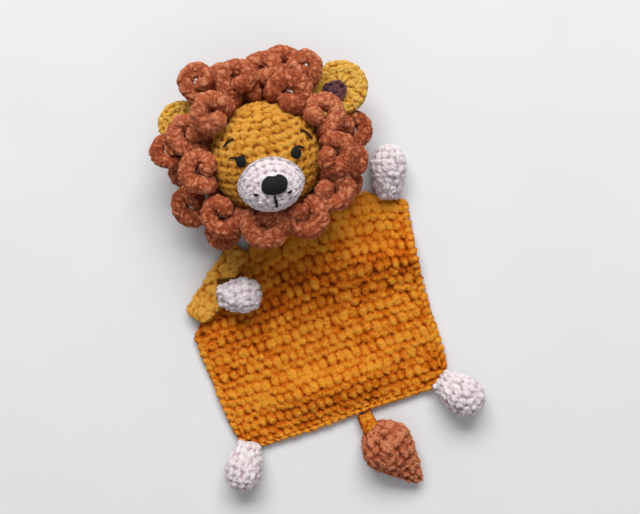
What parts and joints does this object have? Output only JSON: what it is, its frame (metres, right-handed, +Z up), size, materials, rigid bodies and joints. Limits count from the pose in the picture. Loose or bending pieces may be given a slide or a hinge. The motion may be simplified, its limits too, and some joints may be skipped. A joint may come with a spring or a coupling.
{
  "type": "comfort blanket lovey",
  "caption": "Crocheted lion comfort blanket: stuffed head with a curled mane on a small waved blanket with stuffed paws at its corners and a tufted tail.",
  "frame": {"origin": "bottom centre of the bounding box, on the surface that the toy lies on", "axes": "+Y from the tail towards the crown of the head, +X to the right of the face, +Z up out of the face"},
  "size_m": [0.2554, 0.4372, 0.1113],
  "materials": {
    "mustard_chenille": "crocheted velvet yarn, matt pile",
    "rust_chenille": "crocheted velvet yarn, matt pile",
    "lilac_chenille": "crocheted velvet yarn, matt pile",
    "plum_chenille": "crocheted velvet yarn, matt pile",
    "black_yarn": "matt cotton yarn",
    "fibrefill": "loose polyester fibre"
  },
  "bodies": {
    "blanket": {"blanket": "mustard_chenille"},
    "left_arm": {"blanket_left_arm": "mustard_chenille"},
    "left_arm_paw": {"paw_left_arm_shell": "lilac_chenille", "paw_left_arm_filling": "fibrefill"},
    "top_right_paw": {"paw_top_right_shell": "lilac_chenille", "paw_top_right_filling": "fibrefill"},
    "bottom_right_paw": {"paw_bottom_right_shell": "lilac_chenille", "paw_bottom_right_filling": "fibrefill"},
    "bottom_left_paw": {"paw_bottom_left_shell": "lilac_chenille", "paw_bottom_left_filling": "fibrefill"},
    "tail": {"tail_root": "mustard_chenille"},
    "tuft": {"tail_tuft": "rust_chenille", "tail_filling": "fibrefill"},
    "head": {"ear_inner_left": "plum_chenille", "ear_inner_right": "plum_chenille", "ear_left": "mustard_chenille", "ear_right": "mustard_chenille", "eye_left": "black_yarn", "eye_right": "black_yarn", "eyebrow_left": "black_yarn", "eyebrow_right": "black_yarn", "eyelash_left": "black_yarn", "eyelash_right": "black_yarn", "head_filling": "fibrefill", "head_shell": "mustard_chenille", "mane_band": "rust_chenille", "mane_curl_back_1": "rust_chenille", "mane_curl_back_10": "rust_chenille", "mane_curl_back_11": "rust_chenille", "mane_curl_back_2": "rust_chenille", "mane_curl_back_3": "rust_chenille", "mane_curl_back_4": "rust_chenille", "mane_curl_back_5": "rust_chenille", "mane_curl_back_6": "rust_chenille", "mane_curl_back_7": "rust_chenille", "mane_curl_back_8": "rust_chenille", "mane_curl_back_9": "rust_chenille", "mane_curl_front_1": "rust_chenille", "mane_curl_front_10": "rust_chenille", "mane_curl_front_11": "rust_chenille", "mane_curl_front_12": "rust_chenille", "mane_curl_front_2": "rust_chenille", "mane_curl_front_3": "rust_chenille", "mane_curl_front_4": "rust_chenille", "mane_curl_front_5": "rust_chenille", "mane_curl_front_6": "rust_chenille", "mane_curl_front_7": "rust_chenille", "mane_curl_front_8": "rust_chenille", "mane_curl_front_9": "rust_chenille", "mouth_corner_left": "black_yarn", "mouth_corner_right": "black_yarn", "mouth_thread": "black_yarn", "muzzle_filling": "fibrefill", "muzzle_shell": "lilac_chenille", "nose": "black_yarn"}
  },
  "joints": [
    {"name": "neck_nod", "type": "hinge", "parent": "blanket", "child": "head", "pos_m": [0.00271, 0.06453, 0.031], "axis": [1, 0, 0], "range_deg": [-30, 4]},
    {"name": "arm_fold", "type": "hinge", "parent": "blanket", "child": "left_arm", "pos_m": [-0.1094, -0.00792, 0.007], "axis": [-0.7793, -0.6266, 0], "range_deg": [0, 140]},
    {"name": "left_arm_paw_lift", "type": "hinge", "parent": "left_arm", "child": "left_arm_paw", "pos_m": [-0.08132, 0.00597, 0.01435], "axis": [-0.2588, -0.9659, 0], "range_deg": [0, 60]},
    {"name": "top_right_paw_lift", "type": "hinge", "parent": "blanket", "child": "top_right_paw", "pos_m": [0.09969, 0.04264, 0.007], "axis": [0.9613, -0.2756, 0], "range_deg": [0, 60]},
    {"name": "bottom_right_paw_lift", "type": "hinge", "parent": "blanket", "child": "bottom_right_paw", "pos_m": [0.0917, -0.13252, 0.007], "axis": [-0.809, -0.5878, 0], "range_deg": [0, 80]},
    {"name": "bottom_left_paw_lift", "type": "hinge", "parent": "blanket", "child": "bottom_left_paw", "pos_m": [-0.09665, -0.13394, 0.007], "axis": [-0.8746, 0.4848, 0], "range_deg": [0, 80]},
    {"name": "tail_lift", "type": "hinge", "parent": "blanket", "child": "tail", "pos_m": [0.01307, -0.1423, 0.014], "axis": [-0.9781, -0.2079, 0], "range_deg": [0, 90]},
    {"name": "tuft_swing", "type": "hinge", "parent": "tail", "child": "tuft", "pos_m": [0.01619, -0.15697, 0], "axis": [0, 0, 1], "range_deg": [-20, 20]}
  ]
}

☆ ☆ ☆ ☆

* [Task to complete] Extract the full listing above without alteration.

* [Response to the task]
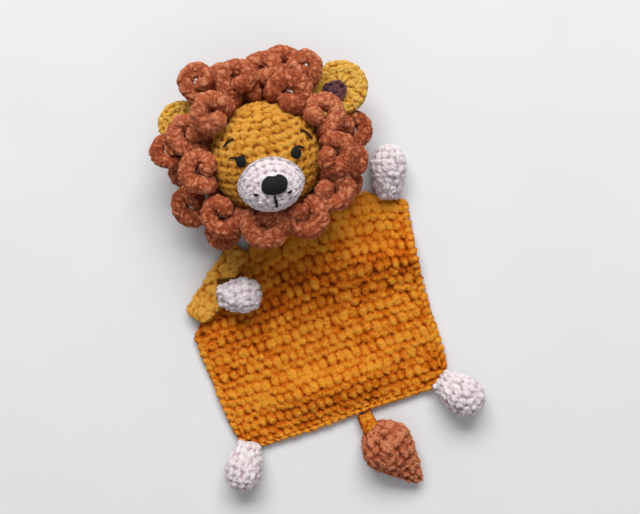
What parts and joints does this object have? Output only JSON: what it is, its frame (metres, right-handed, +Z up), size, materials, rigid bodies and joints. Limits count from the pose in the picture. Loose or bending pieces may be given a slide or a hinge. The motion may be simplified, its limits too, and some joints may be skipped. A joint may come with a spring or a coupling.
{
  "type": "comfort blanket lovey",
  "caption": "Crocheted lion comfort blanket: stuffed head with a curled mane on a small waved blanket with stuffed paws at its corners and a tufted tail.",
  "frame": {"origin": "bottom centre of the bounding box, on the surface that the toy lies on", "axes": "+Y from the tail towards the crown of the head, +X to the right of the face, +Z up out of the face"},
  "size_m": [0.2554, 0.4372, 0.1113],
  "materials": {
    "mustard_chenille": "crocheted velvet yarn, matt pile",
    "rust_chenille": "crocheted velvet yarn, matt pile",
    "lilac_chenille": "crocheted velvet yarn, matt pile",
    "plum_chenille": "crocheted velvet yarn, matt pile",
    "black_yarn": "matt cotton yarn",
    "fibrefill": "loose polyester fibre"
  },
  "bodies": {
    "blanket": {"blanket": "mustard_chenille"},
    "left_arm": {"blanket_left_arm": "mustard_chenille"},
    "left_arm_paw": {"paw_left_arm_shell": "lilac_chenille", "paw_left_arm_filling": "fibrefill"},
    "top_right_paw": {"paw_top_right_shell": "lilac_chenille", "paw_top_right_filling": "fibrefill"},
    "bottom_right_paw": {"paw_bottom_right_shell": "lilac_chenille", "paw_bottom_right_filling": "fibrefill"},
    "bottom_left_paw": {"paw_bottom_left_shell": "lilac_chenille", "paw_bottom_left_filling": "fibrefill"},
    "tail": {"tail_root": "mustard_chenille"},
    "tuft": {"tail_tuft": "rust_chenille", "tail_filling": "fibrefill"},
    "head": {"ear_inner_left": "plum_chenille", "ear_inner_right": "plum_chenille", "ear_left": "mustard_chenille", "ear_right": "mustard_chenille", "eye_left": "black_yarn", "eye_right": "black_yarn", "eyebrow_left": "black_yarn", "eyebrow_right": "black_yarn", "eyelash_left": "black_yarn", "eyelash_right": "black_yarn", "head_filling": "fibrefill", "head_shell": "mustard_chenille", "mane_band": "rust_chenille", "mane_curl_back_1": "rust_chenille", "mane_curl_back_10": "rust_chenille", "mane_curl_back_11": "rust_chenille", "mane_curl_back_2": "rust_chenille", "mane_curl_back_3": "rust_chenille", "mane_curl_back_4": "rust_chenille", "mane_curl_back_5": "rust_chenille", "mane_curl_back_6": "rust_chenille", "mane_curl_back_7": "rust_chenille", "mane_curl_back_8": "rust_chenille", "mane_curl_back_9": "rust_chenille", "mane_curl_front_1": "rust_chenille", "mane_curl_front_10": "rust_chenille", "mane_curl_front_11": "rust_chenille", "mane_curl_front_12": "rust_chenille", "mane_curl_front_2": "rust_chenille", "mane_curl_front_3": "rust_chenille", "mane_curl_front_4": "rust_chenille", "mane_curl_front_5": "rust_chenille", "mane_curl_front_6": "rust_chenille", "mane_curl_front_7": "rust_chenille", "mane_curl_front_8": "rust_chenille", "mane_curl_front_9": "rust_chenille", "mouth_corner_left": "black_yarn", "mouth_corner_right": "black_yarn", "mouth_thread": "black_yarn", "muzzle_filling": "fibrefill", "muzzle_shell": "lilac_chenille", "nose": "black_yarn"}
  },
  "joints": [
    {"name": "neck_nod", "type": "hinge", "parent": "blanket", "child": "head", "pos_m": [0.00271, 0.06453, 0.031], "axis": [1, 0, 0], "range_deg": [-30, 4]},
    {"name": "arm_fold", "type": "hinge", "parent": "blanket", "child": "left_arm", "pos_m": [-0.1094, -0.00792, 0.007], "axis": [-0.7793, -0.6266, 0], "range_deg": [0, 140]},
    {"name": "left_arm_paw_lift", "type": "hinge", "parent": "left_arm", "child": "left_arm_paw", "pos_m": [-0.08132, 0.00597, 0.01435], "axis": [-0.2588, -0.9659, 0], "range_deg": [0, 60]},
    {"name": "top_right_paw_lift", "type": "hinge", "parent": "blanket", "child": "top_right_paw", "pos_m": [0.09969, 0.04264, 0.007], "axis": [0.9613, -0.2756, 0], "range_deg": [0, 60]},
    {"name": "bottom_right_paw_lift", "type": "hinge", "parent": "blanket", "child": "bottom_right_paw", "pos_m": [0.0917, -0.13252, 0.007], "axis": [-0.809, -0.5878, 0], "range_deg": [0, 80]},
    {"name": "bottom_left_paw_lift", "type": "hinge", "parent": "blanket", "child": "bottom_left_paw", "pos_m": [-0.09665, -0.13394, 0.007], "axis": [-0.8746, 0.4848, 0], "range_deg": [0, 80]},
    {"name": "tail_lift", "type": "hinge", "parent": "blanket", "child": "tail", "pos_m": [0.01307, -0.1423, 0.014], "axis": [-0.9781, -0.2079, 0], "range_deg": [0, 90]},
    {"name": "tuft_swing", "type": "hinge", "parent": "tail", "child": "tuft", "pos_m": [0.01619, -0.15697, 0], "axis": [0, 0, 1], "range_deg": [-20, 20]}
  ]
}